Objective:
Could you print every line from the first one of the records below through the line containing "self.count += len(verts)", with both included and nothing else?

Exercise material:
····················

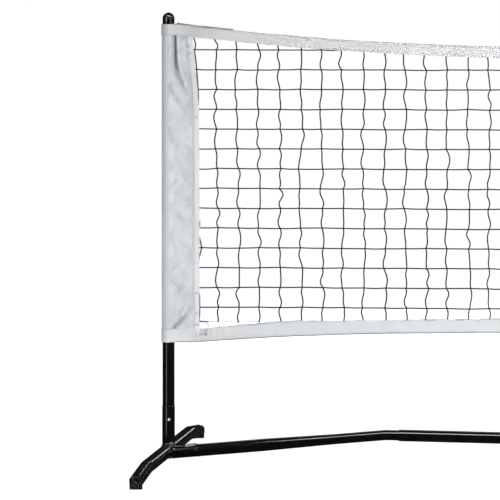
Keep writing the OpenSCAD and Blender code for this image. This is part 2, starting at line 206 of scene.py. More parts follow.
class Tubes:
    """Collects cords, lumps and stitches into one mesh, with UVs round and along each cord."""

    def __init__(self):
        self.verts, self.faces, self.uvs = [], [], []
        self.count = 0

    def add(self, verts, faces, uvs):
        self.verts.append(np.asarray(verts, float))
        self.uvs.append(np.asarray(uvs, float))
        self.faces.extend(tuple(int(i) + self.count for i in f) for f in faces)
        self.count += len(verts)

    def cord(self, points, radius, sides, closed=False):
        p = np.asarray(points, float)
        n = len(p)
        r = np.broadcast_to(np.asarray(radius, float), (n,))
        ahead = np.roll(p, -1, 0) if closed else np.vstack([p[1:], p[-1:]])
        behind = np.roll(p, 1, 0) if closed else np.vstack([p[:1], p[:-1]])
        tangents = unit(ahead - behind)
        # one side direction is carried along the cord, so that it never twists
        side = np.array([0.0, 1.0, 0.0]) if abs(tangents[0][1]) < 0.9 else np.array([1.0, 0, 0])
        a = 2 * np.pi * np.arange(sides) / sides
        verts, uvs = [], []
        length = 0.0
        for i, t in enumerate(tangents):
            side = unit(side - t * (side @ t))
            other = np.cross(t, side)
            length += np.linalg.norm(p[i] - p[i - 1]) if i else 0.0
            verts.append(p[i] + r[i] * (np.cos(a)[:, None] * side + np.sin(a)[:, None] * other))
            uvs.append(np.stack([a / (2 * np.pi), np.full(sides, length)], 1))
        faces = []
        for i in range(n if closed else n - 1):
            low, high = i * sides, (i + 1) % n * sides
            for k in range(sides):
                m = (k + 1) % sides
                faces.append((low + k, low + m, high + m, high + k))
        if not closed:
            faces.append(tuple(range(sides))[::-1])
            faces.append(tuple((n - 1) * sides + k for k in range(sides)))
        self.add(np.vstack(verts), faces, np.vstack(uvs))

    def lump(self, centre, scale, template):
        verts, faces = template
        self.add(np.asarray(centre) + verts * scale, faces, verts[:, :2] * 4 * MM)

    def stitches(self, path, pitch, length, radius):
        """A run of short raised stitches along a path."""
        p = np.asarray(path, float)
        run = np.concatenate([[0], np.cumsum(np.linalg.norm(np.diff(p, axis=0), axis=1))])
        at = np.arange(pitch / 2, run[-1], pitch)

        def place(d):
            return np.stack([np.interp(d, run, p[:, k]) for k in range(3)], 1)

        way = unit(place(at + length / 2) - place(at - length / 2))
        helper = np.where(np.abs(way[:, 2:]) < 0.7, np.array([[0.0, 0, 1]]), np.array([[0.0, 1, 0]]))
        side = unit(np.cross(way, helper))
        other = np.cross(way, side)
        centre = place(at)
        for c, w, u, v in zip(centre, way, side, other):
            verts = [c - w * length / 2]
            for along in (-0.34, 0.34):
                for k in range(STITCH_SIDES):
                    a = 2 * math.pi * k / STITCH_SIDES
                    verts.append(c + w * length * along + radius * (math.cos(a) * u + math.sin(a) * v))
            verts.append(c + w * length / 2)
            self.add(verts, STITCH_FACES, [(0.0, 0.0)] * len(verts))

    def build(self, name):
        return mesh_object(name, np.vstack(self.verts), self.faces, np.vstack(self.uvs))


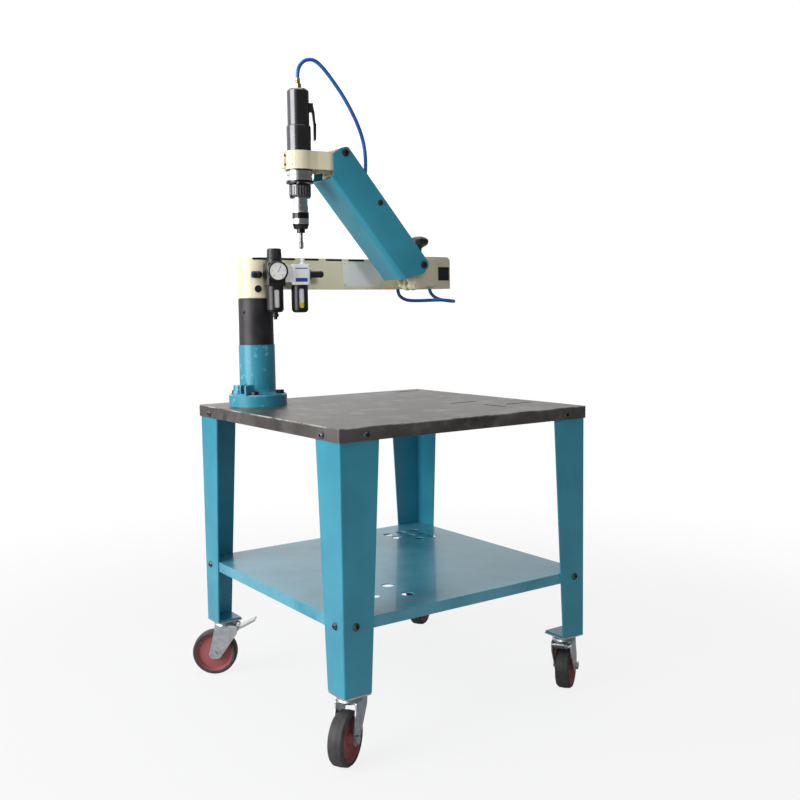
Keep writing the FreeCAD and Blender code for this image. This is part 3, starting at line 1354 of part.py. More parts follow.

····················

Answer in full:
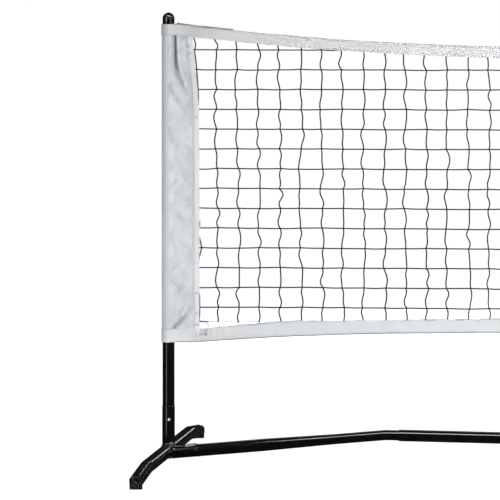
Keep writing the OpenSCAD and Blender code for this image. This is part 2, starting at line 206 of scene.py. More parts follow.
class Tubes:
    """Collects cords, lumps and stitches into one mesh, with UVs round and along each cord."""

    def __init__(self):
        self.verts, self.faces, self.uvs = [], [], []
        self.count = 0

    def add(self, verts, faces, uvs):
        self.verts.append(np.asarray(verts, float))
        self.uvs.append(np.asarray(uvs, float))
        self.faces.extend(tuple(int(i) + self.count for i in f) for f in faces)
        self.count += len(verts)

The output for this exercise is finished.